**Task goal:**
Render the following material again verbatim, leaving nothing out.

**Given information:**
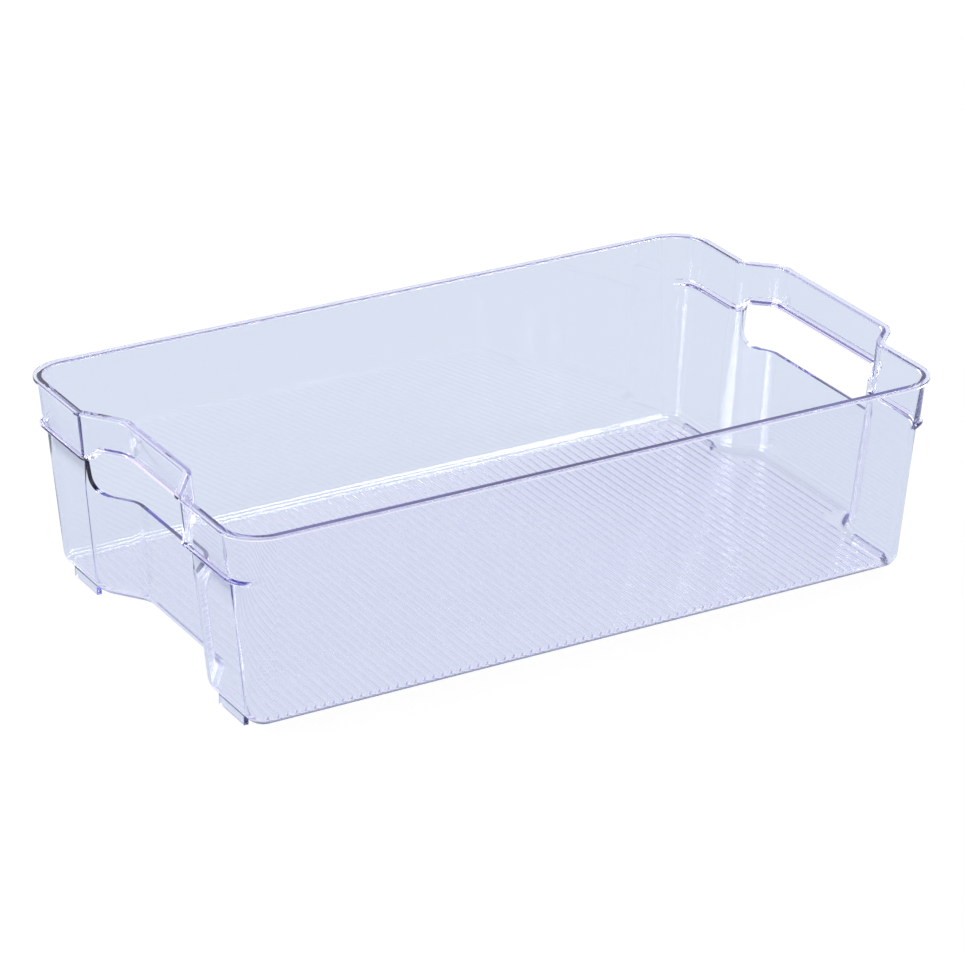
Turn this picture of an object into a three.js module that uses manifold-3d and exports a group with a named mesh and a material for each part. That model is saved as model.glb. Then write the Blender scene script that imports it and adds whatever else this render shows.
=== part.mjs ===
// A clear fridge drawer organizer: one moulded bin with a ribbed floor and a flat rim lip.
// The middle of both short ends stands toward +X, recessed at the left and proud at the right,
// and carries a handle bar over a hand slot. A bead runs round each end under a shallow band.
// Millimetres, +Z up, +X to the proud end. The origin is under the middle of the whole bin,
// level with the undersides of its feet.
import * as THREE from 'three';
import { mergeVertices } from 'three/addons/utils/BufferGeometryUtils.js';
import Module from 'manifold-3d';

// Driving dimensions of the tub, over the outer edge of the rim
const bodyLength = 368;
const bodyWidth = 223;
const overallHeight = 100;
const rimCornerRadius = 20;
const baseCornerRadius = 14;

// The stepped middle of each end: how far it stands toward +X, and half its width along Y
// where the jog leaves the corner section (foot) and where it meets the handle bar (head)
const endStep = 14.4;
const leftJogFoot = 51;
const leftJogHead = 31;
const rightJogFoot = 60;
const rightJogHead = 46.5;
const jogFootFillet = 3;
const jogHeadFillet = 9;

// Walls and floor
const wallThickness = 2;
const floorThickness = 2.2;
const endWallLean = 10.1;
const sideWallLean = 8.3;
const baseEdgeRadius = 2.5;
const floorFilletRadius = 4.5;

// Rim lip: a flat flange that overhangs the walls all round
const lipWidth = 4.1;
const lipThickness = 1.4;
const lipEdgeRound = 0.4;

// Band and bead round each end, measured down from the rim to the bead's middle
const bandDepth = 24;
const barDepth = 18.2;
const bandProud = 1.4;
const beadProud = 1.2;
const beadHeight = 2.4;
const beadEdgeRound = 0.5;
const bandFadeShare = 0.6;
const jogRiseShare = 0.4;

// Hand slots under the handle bars
const slotDepth = 42.8;
const leftSlotSideGap = 1.2;
const rightSlotSideGap = 3.5;
const slotCornerRadius = 9;
const slotBeadGap = 0.4;

// Ribs on the floor, parallel to the short ends
const ribPitch = 4.6;
const ribBaseWidth = 2.6;
const ribTopWidth = 1.2;
const ribHeight = 0.6;
const ribEndGap = 1.5;

// Low foot rails under the corner sections
const footHeight = 3;
const footWidth = 2.4;
const footLength = 25;
const footEdgeGap = 0.5;
const footCornerGap = 13.6;

// One overrun for every cut and joint between solids
const overrun = 0.5;

// Steps that round curves are drawn with
const cornerSteps = 8;
const footFilletSteps = 2;
const headFilletSteps = 4;
const edgeSteps = 3;
const slotCornerSteps = 6;
const jogStationShares = [0.1, 0.2, 0.3, 0.4];

// Levels and places worked out from the sizes above
const undersideZ = footHeight;
const floorZ = undersideZ + floorThickness;
const lipUndersideZ = overallHeight - lipThickness;
const beadZ = overallHeight - bandDepth;
const barRise = bandDepth - barDepth;
const overhang = lipWidth - wallThickness;
const wallHeight = lipUndersideZ - undersideZ;
const endInsetAtBase = overhang + endWallLean;
const sideInsetAtBase = overhang + sideWallLean;
const middleShift = -endStep / 2;
const jogs = {
  left: { side: -1, foot: leftJogFoot, head: leftJogHead, slotSideGap: leftSlotSideGap },
  right: { side: 1, foot: rightJogFoot, head: rightJogHead, slotSideGap: rightSlotSideGap },
};

const smooth = (t) => {
  const u = Math.min(1, Math.max(0, t));
  return u * u * (3 - 2 * u);
};

// How deep a wall leans in at a height, as a share of its whole lean
const leanShare = (z) => Math.max(0, (lipUndersideZ - z) / wallHeight);

// Half widths of a jog once the wall is set in: the proud end draws together, the recess spreads
function jogHalves(end, inset) {
  const slant = Math.atan2(endStep, end.foot - end.head);
  const draw = -end.side * inset * Math.tan(slant / 2);
  return { foot: end.foot + draw, head: end.head + draw };
}

// How far the band and bead have risen toward the handle bar at a share of the way up the jog
const riseAt = (share) => smooth(share / jogRiseShare);

// The corners of the plan at an inset, anticlockwise from the front right
function planCorners(endInset, sideInset, cornerRadius) {
  const x = bodyLength / 2 - endInset;
  const y = bodyWidth / 2 - sideInset;
  const right = jogHalves(jogs.right, endInset);
  const left = jogHalves(jogs.left, endInset);
  const cornerTo = (fadesFromEnd) => (
    { radius: cornerRadius, steps: cornerSteps, rise: 0, isCorner: true, fadesFromEnd });
  const foot = { radius: jogFootFillet, steps: footFilletSteps, rise: 0 };
  const head = { radius: jogHeadFillet, steps: headFilletSteps, rise: 1 };
  return [
    { x, y: -y, ...cornerTo(false) },
    { x, y: -right.foot, ...foot, jogAfter: 1 },
    { x: x + endStep, y: -right.head, ...head },
    { x: x + endStep, y: right.head, ...head, jogAfter: -1 },
    { x, y: right.foot, ...foot },
    { x, y, ...cornerTo(true) },
    { x: -x, y, ...cornerTo(false) },
    { x: -x, y: left.foot, ...foot, jogAfter: 1 },
    { x: -x + endStep, y: left.head, ...head },
    { x: -x + endStep, y: -left.head, ...head, jogAfter: -1 },
    { x: -x, y: -left.foot, ...foot },
    { x: -x, y: -y, ...cornerTo(true) },
  ];
}

// How far the band stands proud at a share of the way round a fillet, as a share of its whole:
// it runs round the end and dies away within the corners, before the long sides
function bandAt(at, share) {
  if (!at.isCorner) {
    return 1;
  }
  const fromEnd = at.fadesFromEnd ? share : 1 - share;
  return 1 - smooth(fromEnd / bandFadeShare);
}

// Points along the rounded corner at `at`, each with its outward normal
function filletPoints(before, at, after) {
  const toBefore = new THREE.Vector2(before.x - at.x, before.y - at.y).normalize();
  const toAfter = new THREE.Vector2(after.x - at.x, after.y - at.y).normalize();
  const turn = Math.PI - Math.acos(toBefore.dot(toAfter));
  const left = Math.sign(toAfter.cross(toBefore));
  const tangent = at.radius * Math.tan(turn / 2);
  const start = new THREE.Vector2(at.x, at.y).addScaledVector(toBefore, tangent);
  const inward = new THREE.Vector2(toBefore.y, -toBefore.x).multiplyScalar(left);
  const centre = start.clone().addScaledVector(inward, at.radius);
  const points = [];
  for (let i = 0; i <= at.steps; i += 1) {
    const angle = left * turn * i / at.steps;
    const spoke = start.clone().sub(centre).rotateAround(new THREE.Vector2(), angle);
    const normal = spoke.clone().normalize().multiplyScalar(left);
    const band = bandAt(at, i / at.steps);
    points.push({ x: centre.x + spoke.x, y: centre.y + spoke.y, normal, band, rise: at.rise });
  }
  return points;
}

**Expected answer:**
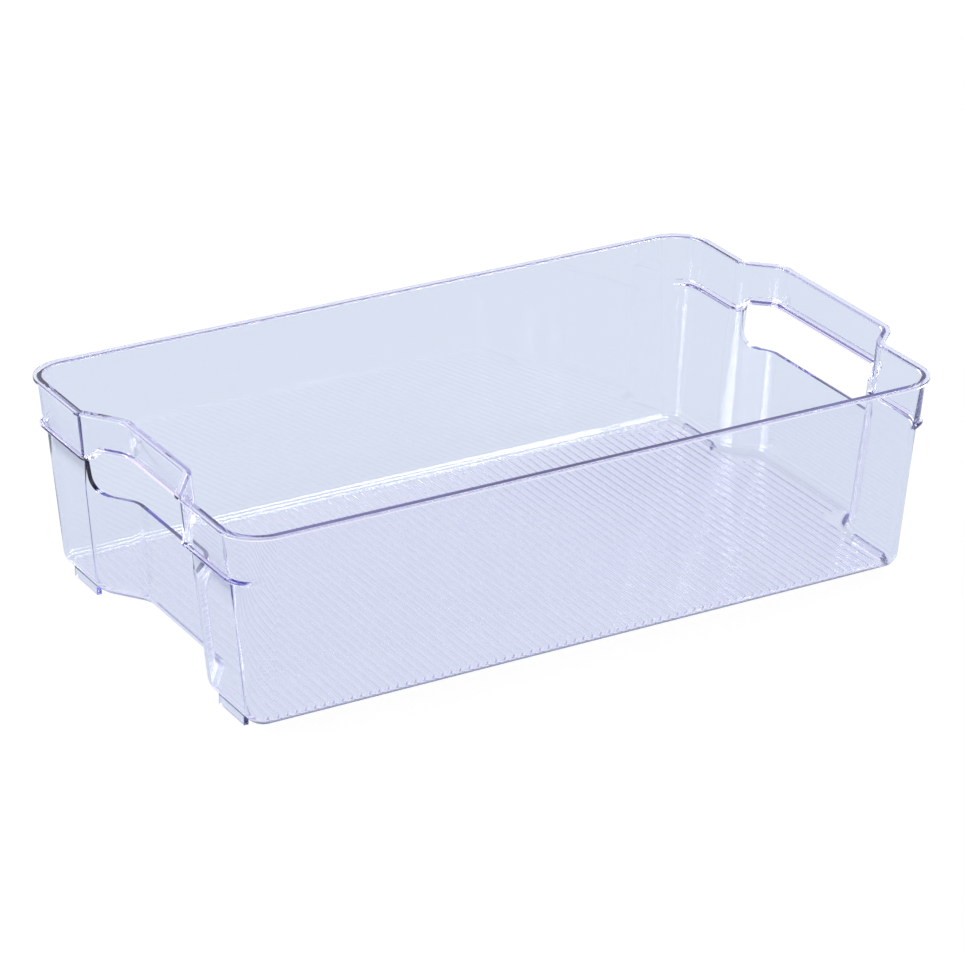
Turn this picture of an object into a three.js module that uses manifold-3d and exports a group with a named mesh and a material for each part. That model is saved as model.glb. Then write the Blender scene script that imports it and adds whatever else this render shows.
=== part.mjs ===
// A clear fridge drawer organizer: one moulded bin with a ribbed floor and a flat rim lip.
// The middle of both short ends stands toward +X, recessed at the left and proud at the right,
// and carries a handle bar over a hand slot. A bead runs round each end under a shallow band.
// Millimetres, +Z up, +X to the proud end. The origin is under the middle of the whole bin,
// level with the undersides of its feet.
import * as THREE from 'three';
import { mergeVertices } from 'three/addons/utils/BufferGeometryUtils.js';
import Module from 'manifold-3d';

// Driving dimensions of the tub, over the outer edge of the rim
const bodyLength = 368;
const bodyWidth = 223;
const overallHeight = 100;
const rimCornerRadius = 20;
const baseCornerRadius = 14;

// The stepped middle of each end: how far it stands toward +X, and half its width along Y
// where the jog leaves the corner section (foot) and where it meets the handle bar (head)
const endStep = 14.4;
const leftJogFoot = 51;
const leftJogHead = 31;
const rightJogFoot = 60;
const rightJogHead = 46.5;
const jogFootFillet = 3;
const jogHeadFillet = 9;

// Walls and floor
const wallThickness = 2;
const floorThickness = 2.2;
const endWallLean = 10.1;
const sideWallLean = 8.3;
const baseEdgeRadius = 2.5;
const floorFilletRadius = 4.5;

// Rim lip: a flat flange that overhangs the walls all round
const lipWidth = 4.1;
const lipThickness = 1.4;
const lipEdgeRound = 0.4;

// Band and bead round each end, measured down from the rim to the bead's middle
const bandDepth = 24;
const barDepth = 18.2;
const bandProud = 1.4;
const beadProud = 1.2;
const beadHeight = 2.4;
const beadEdgeRound = 0.5;
const bandFadeShare = 0.6;
const jogRiseShare = 0.4;

// Hand slots under the handle bars
const slotDepth = 42.8;
const leftSlotSideGap = 1.2;
const rightSlotSideGap = 3.5;
const slotCornerRadius = 9;
const slotBeadGap = 0.4;

// Ribs on the floor, parallel to the short ends
const ribPitch = 4.6;
const ribBaseWidth = 2.6;
const ribTopWidth = 1.2;
const ribHeight = 0.6;
const ribEndGap = 1.5;

// Low foot rails under the corner sections
const footHeight = 3;
const footWidth = 2.4;
const footLength = 25;
const footEdgeGap = 0.5;
const footCornerGap = 13.6;

// One overrun for every cut and joint between solids
const overrun = 0.5;

// Steps that round curves are drawn with
const cornerSteps = 8;
const footFilletSteps = 2;
const headFilletSteps = 4;
const edgeSteps = 3;
const slotCornerSteps = 6;
const jogStationShares = [0.1, 0.2, 0.3, 0.4];

// Levels and places worked out from the sizes above
const undersideZ = footHeight;
const floorZ = undersideZ + floorThickness;
const lipUndersideZ = overallHeight - lipThickness;
const beadZ = overallHeight - bandDepth;
const barRise = bandDepth - barDepth;
const overhang = lipWidth - wallThickness;
const wallHeight = lipUndersideZ - undersideZ;
const endInsetAtBase = overhang + endWallLean;
const sideInsetAtBase = overhang + sideWallLean;
const middleShift = -endStep / 2;
const jogs = {
  left: { side: -1, foot: leftJogFoot, head: leftJogHead, slotSideGap: leftSlotSideGap },
  right: { side: 1, foot: rightJogFoot, head: rightJogHead, slotSideGap: rightSlotSideGap },
};

const smooth = (t) => {
  const u = Math.min(1, Math.max(0, t));
  return u * u * (3 - 2 * u);
};

// How deep a wall leans in at a height, as a share of its whole lean
const leanShare = (z) => Math.max(0, (lipUndersideZ - z) / wallHeight);

// Half widths of a jog once the wall is set in: the proud end draws together, the recess spreads
function jogHalves(end, inset) {
  const slant = Math.atan2(endStep, end.foot - end.head);
  const draw = -end.side * inset * Math.tan(slant / 2);
  return { foot: end.foot + draw, head: end.head + draw };
}

// How far the band and bead have risen toward the handle bar at a share of the way up the jog
const riseAt = (share) => smooth(share / jogRiseShare);

// The corners of the plan at an inset, anticlockwise from the front right
function planCorners(endInset, sideInset, cornerRadius) {
  const x = bodyLength / 2 - endInset;
  const y = bodyWidth / 2 - sideInset;
  const right = jogHalves(jogs.right, endInset);
  const left = jogHalves(jogs.left, endInset);
  const cornerTo = (fadesFromEnd) => (
    { radius: cornerRadius, steps: cornerSteps, rise: 0, isCorner: true, fadesFromEnd });
  const foot = { radius: jogFootFillet, steps: footFilletSteps, rise: 0 };
  const head = { radius: jogHeadFillet, steps: headFilletSteps, rise: 1 };
  return [
    { x, y: -y, ...cornerTo(false) },
    { x, y: -right.foot, ...foot, jogAfter: 1 },
    { x: x + endStep, y: -right.head, ...head },
    { x: x + endStep, y: right.head, ...head, jogAfter: -1 },
    { x, y: right.foot, ...foot },
    { x, y, ...cornerTo(true) },
    { x: -x, y, ...cornerTo(false) },
    { x: -x, y: left.foot, ...foot, jogAfter: 1 },
    { x: -x + endStep, y: left.head, ...head },
    { x: -x + endStep, y: -left.head, ...head, jogAfter: -1 },
    { x: -x, y: -left.foot, ...foot },
    { x: -x, y: -y, ...cornerTo(true) },
  ];
}

// How far the band stands proud at a share of the way round a fillet, as a share of its whole:
// it runs round the end and dies away within the corners, before the long sides
function bandAt(at, share) {
  if (!at.isCorner) {
    return 1;
  }
  const fromEnd = at.fadesFromEnd ? share : 1 - share;
  return 1 - smooth(fromEnd / bandFadeShare);
}

// Points along the rounded corner at `at`, each with its outward normal
function filletPoints(before, at, after) {
  const toBefore = new THREE.Vector2(before.x - at.x, before.y - at.y).normalize();
  const toAfter = new THREE.Vector2(after.x - at.x, after.y - at.y).normalize();
  const turn = Math.PI - Math.acos(toBefore.dot(toAfter));
  const left = Math.sign(toAfter.cross(toBefore));
  const tangent = at.radius * Math.tan(turn / 2);
  const start = new THREE.Vector2(at.x, at.y).addScaledVector(toBefore, tangent);
  const inward = new THREE.Vector2(toBefore.y, -toBefore.x).multiplyScalar(left);
  const centre = start.clone().addScaledVector(inward, at.radius);
  const points = [];
  for (let i = 0; i <= at.steps; i += 1) {
    const angle = left * turn * i / at.steps;
    const spoke = start.clone().sub(centre).rotateAround(new THREE.Vector2(), angle);
    const normal = spoke.clone().normalize().multiplyScalar(left);
    const band = bandAt(at, i / at.steps);
    points.push({ x: centre.x + spoke.x, y: centre.y + spoke.y, normal, band, rise: at.rise });
  }
  return points;
}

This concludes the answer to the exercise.